Su una cosa però si sbilancia: «Mi piace lavorare con quelle aziende che investono in qualcosa di nuovo, che puntano alla qualità, a costo di sacrificare il profitto. Mi interessa l’apertura verso le imprese che intendono difendere la proprietà intellettuale, fondamentale nel nostro Paese, proprio per la presenza di tantissime realtà di eccellenza, di marchi notori e di una capacità superiore di creare processi innovativi. Qui si gioca gran parte della questione culturale di cui parlavo. Perché fare impresa – sintetizza questo quarantenne che da Termoli è in contatto con il mondo – è responsabilità. L’imprenditore deve capire che la sua risorsa più importante è quella umana»
Una visione illuminata, specialmente se condivisa da un avvocato di successo come lei.

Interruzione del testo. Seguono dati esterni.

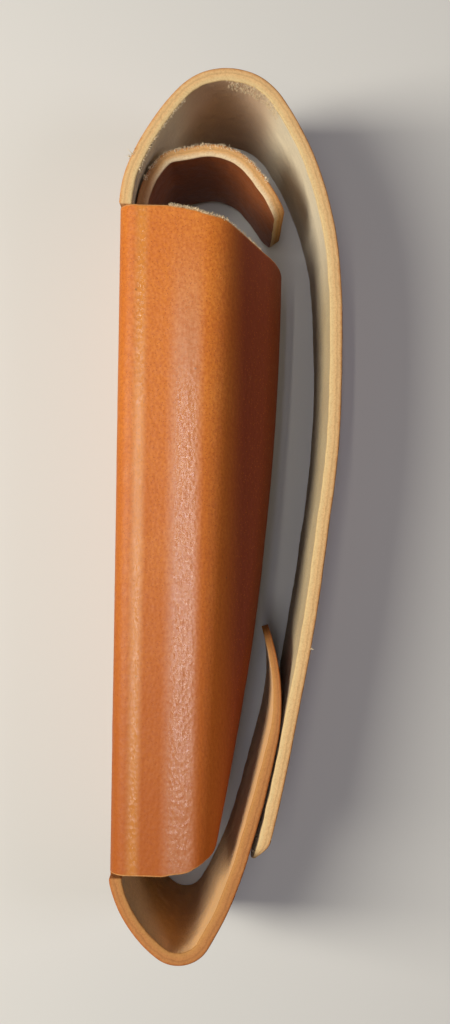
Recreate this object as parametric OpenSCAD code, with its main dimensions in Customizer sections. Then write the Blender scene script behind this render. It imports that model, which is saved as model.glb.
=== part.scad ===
// Folding pen case of thick leather.
// One long strip makes the back, the cover that goes over the top and the
// tongue that comes round the bottom and tucks inside the cover. A wing folds
// from the near edge of the back and curls round the pen. A second hide lines
// the back and bends over the mouth of the pen room as a hood.
// The case lies on its far long edge: X runs from the back to the cover,
// Y from the bottom fold to the top fold and Z across the strip.

/* [Hides] */
// Thickness of the outer hide
hide_t = 2.4; // [1.8:0.1:3]
// Thickness of the lining hide
lining_t = 2.4; // [1.6:0.1:3]
// Width of the outer strip, from its far edge to its near edge
strip_w = 40; // [38:0.5:46]

/* [Back] */
// Straight length of the back panel
back_len = 127; // [110:1:145]

/* [Cover] */
// Outer radius where the cover rises from the back
rise_r = 23; // [20:0.5:28]
// Turn of the rise
rise_angle = 23; // [18:1:27]
// Outer radius of the slope behind the crown
slope_r = 46.7; // [40:0.5:55]
// Turn of the slope
slope_angle = 20; // [16:1:24]
// Outer radius of the crown
crown_r = 13; // [12:0.25:15]
// Turn of the crown in front of its highest line
crown_front_angle = 55; // [50:1:60]
// Outer radius of the shoulder below the crown
shoulder_r = 62.5; // [56:0.5:70]
// Turn of the shoulder
shoulder_angle = 30; // [26:1:33]
// Outer radius of the cover's lower run, below the tongue's end
flap_r = 500; // [300:10:900]
// Length of that lower run
flap_length = 17.5; // [14:0.5:22]
// Length of the rounded end of the cover
flap_end = 6.5; // [5:0.5:13]
// Radius of the two corners at the cover's end
flap_corner_r = 6; // [3:0.5:6.5]

/* [Tongue] */
// Outer radius where the tongue leaves the back
heel_root_r = 5.7; // [5:0.1:8]
// Turn of that first bend
heel_root_angle = 15; // [10:1:20]
// Outer radius of the heel
heel_r = 25.4; // [22:0.2:29]
// Turn of the heel
heel_angle = 38; // [34:1:42]
// Outer radius of the toe, the tight fold at the bottom
toe_r = 6.6; // [6:0.1:8]
// Turn of the toe in front of its lowest line
toe_front_angle = 60; // [56:1:63]
// Outer radius of the run that rises from the toe
tongue_rise_r = 76; // [65:0.5:90]
// Turn of that run
tongue_rise_angle = 14; // [11:1:17]
// Outer radius of the tongue
tongue_r = 220; // [180:2:300]
// Turn of the tongue up to its rounded end
tongue_angle = 6; // [4:0.1:7]
// Outer radius of the rounded end of the tongue, which leans in from the cover
tongue_end_r = 43; // [38:0.5:60]
// Turn of that end
tongue_end_angle = 27; // [26:1:30]
// Radius of the two corners at the tongue's end
tongue_corner_r = 18; // [10:0.5:18.5]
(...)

«Non parlerei di successo, ma di gratificazioni».
Fuori dai circuiti mondani, ai margini rispetto agli eventi locali, fuori (ovviamente) anche da facebook, restio alle interviste («faccio parlare i miei clienti, preferisco»). Insomma, lei sembra sconosciuto da queste parti, perfino nella sua città.
Ride. «Evidentemente il mio profilo non è così pregevole, sono solo un avvocato che fa il suo lavoro».
A quanto pare lo fa più che bene
«Probabilmente è questa la ricetta perfetta per non far parlare di me».
Beh, ora però ha accettato di parlare nella tavola rotonda su protezionismo e gobalizzazione, nel primo Festival del Sarà, in una piazza termolese, piazza Duomo. Lunedì prossimo. Anzi avvocato Bruno, sa che è l’unico termolese inserito in un ventaglio selezionato di ospiti affermati e famosi?
«Ecco, la dimostrazione che anche i migliori organizzatori di eventi possono sbagliare». E giù un altro sorriso.